## PROBLEM
Lines that include the word "bodies" are the ones to copy.
* BEGIN DATASET SECTION *
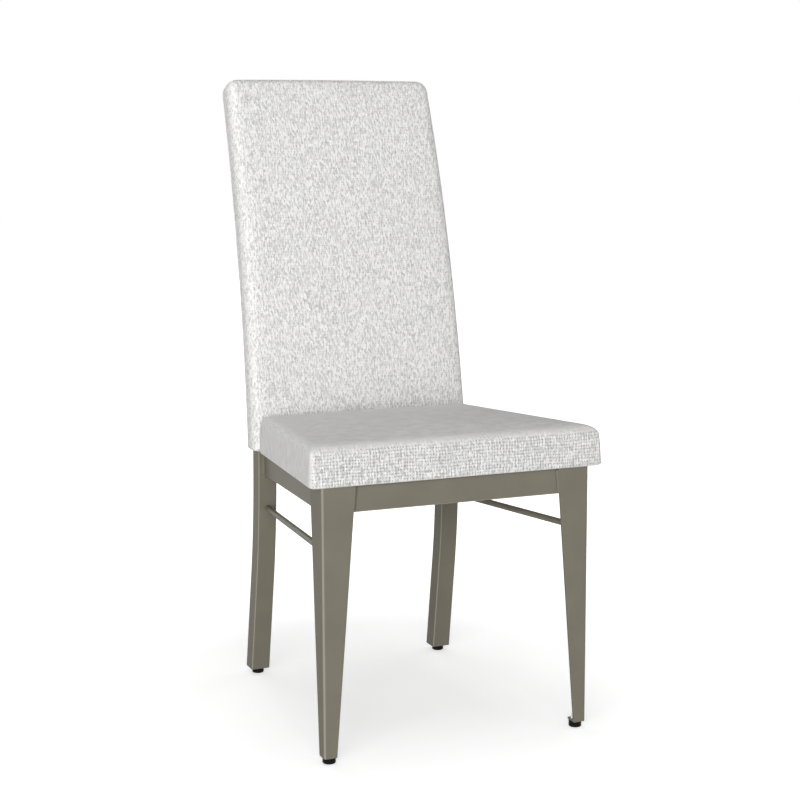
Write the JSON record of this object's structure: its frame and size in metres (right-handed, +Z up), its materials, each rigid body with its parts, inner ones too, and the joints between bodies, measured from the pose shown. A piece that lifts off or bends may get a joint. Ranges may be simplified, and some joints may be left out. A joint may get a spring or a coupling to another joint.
{
  "type": "dining chair",
  "caption": "High-back upholstered dining chair on a welded painted steel frame, with folded tapering front legs, bent rear legs, side stretcher rods and screw glides.",
  "frame": {"origin": "middle of the chair's box, on the floor", "axes": "+Z up, +X to the right as seen from the front, the chair faces -Y"},
  "size_m": [0.4712, 0.5914, 1.0052],
  "materials": {
    "frame_paint": "satin taupe-grey powder coat",
    "cover_fabric": "slubby linen-look weave, off-white",
    "foam": "upholstery foam",
    "plywood": "raw plywood",
    "zinc_steel": "zinc plated",
    "dust_cloth": "thin black non-woven cloth",
    "glide_plastic": "hard black plastic"
  },
  "bodies": {
    "chair": {"front_leg_left": "frame_paint", "front_leg_right": "frame_paint", "rear_leg_left": "frame_paint", "rear_leg_right": "frame_paint", "back_post_left": "frame_paint", "back_post_right": "frame_paint", "front_foot_plate_left": "frame_paint", "front_foot_plate_right": "frame_paint", "rear_foot_plate_left": "frame_paint", "rear_foot_plate_right": "frame_paint", "foot_weld_nuts": "zinc_steel", "front_rail": "frame_paint", "rear_rail": "frame_paint", "side_rail_left": "frame_paint", "side_rail_right": "frame_paint", "side_stretcher_left": "frame_paint", "side_stretcher_right": "frame_paint", "frame_welds": "frame_paint", "seat_tab_front_left": "frame_paint", "seat_tab_front_right": "frame_paint", "seat_tab_rear_left": "frame_paint", "seat_tab_rear_right": "frame_paint", "back_lower_rail": "frame_paint", "back_middle_rail": "frame_paint", "back_upper_rail": "frame_paint", "back_board": "plywood", "back_board_screws": "zinc_steel", "back_foam": "foam", "back_cover": "cover_fabric", "seat_board": "plywood", "seat_tee_nuts": "zinc_steel", "seat_bolts": "zinc_steel", "seat_washers": "zinc_steel", "seat_foam": "foam", "seat_cover": "cover_fabric", "seat_dust_cover": "dust_cloth"},
    "glide_front_left": {"glide_pad_front_left": "glide_plastic", "glide_stem_front_left": "zinc_steel"},
    "glide_front_right": {"glide_pad_front_right": "glide_plastic", "glide_stem_front_right": "zinc_steel"},
    "glide_rear_left": {"glide_pad_rear_left": "glide_plastic", "glide_stem_rear_left": "zinc_steel"},
    "glide_rear_right": {"glide_pad_rear_right": "glide_plastic", "glide_stem_rear_right": "zinc_steel"}
  },
  "joints": [
    {"name": "glide_front_left_screw", "type": "slide", "parent": "chair", "child": "glide_front_left", "axis": [0, 0, -1], "range_m": [0, 0.008]},
    {"name": "glide_front_right_screw", "type": "slide", "parent": "chair", "child": "glide_front_right", "axis": [0, 0, -1], "range_m": [0, 0.008]},
    {"name": "glide_rear_left_screw", "type": "slide", "parent": "chair", "child": "glide_rear_left", "axis": [0, 0, -1], "range_m": [0, 0.008]},
    {"name": "glide_rear_right_screw", "type": "slide", "parent": "chair", "child": "glide_rear_right", "axis": [0, 0, -1], "range_m": [0, 0.008]}
  ]
}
* END DATASET SECTION *
## ANSWER FOR THIS EXERCISE
Write the JSON record of this object's structure: its frame and size in metres (right-handed, +Z up), its materials, each rigid body with its parts, inner ones too, and the joints between bodies, measured from the pose shown. A piece that lifts off or bends may get a joint. Ranges may be simplified, and some joints may be left out. A joint may get a spring or a coupling to another joint.
  "bodies": {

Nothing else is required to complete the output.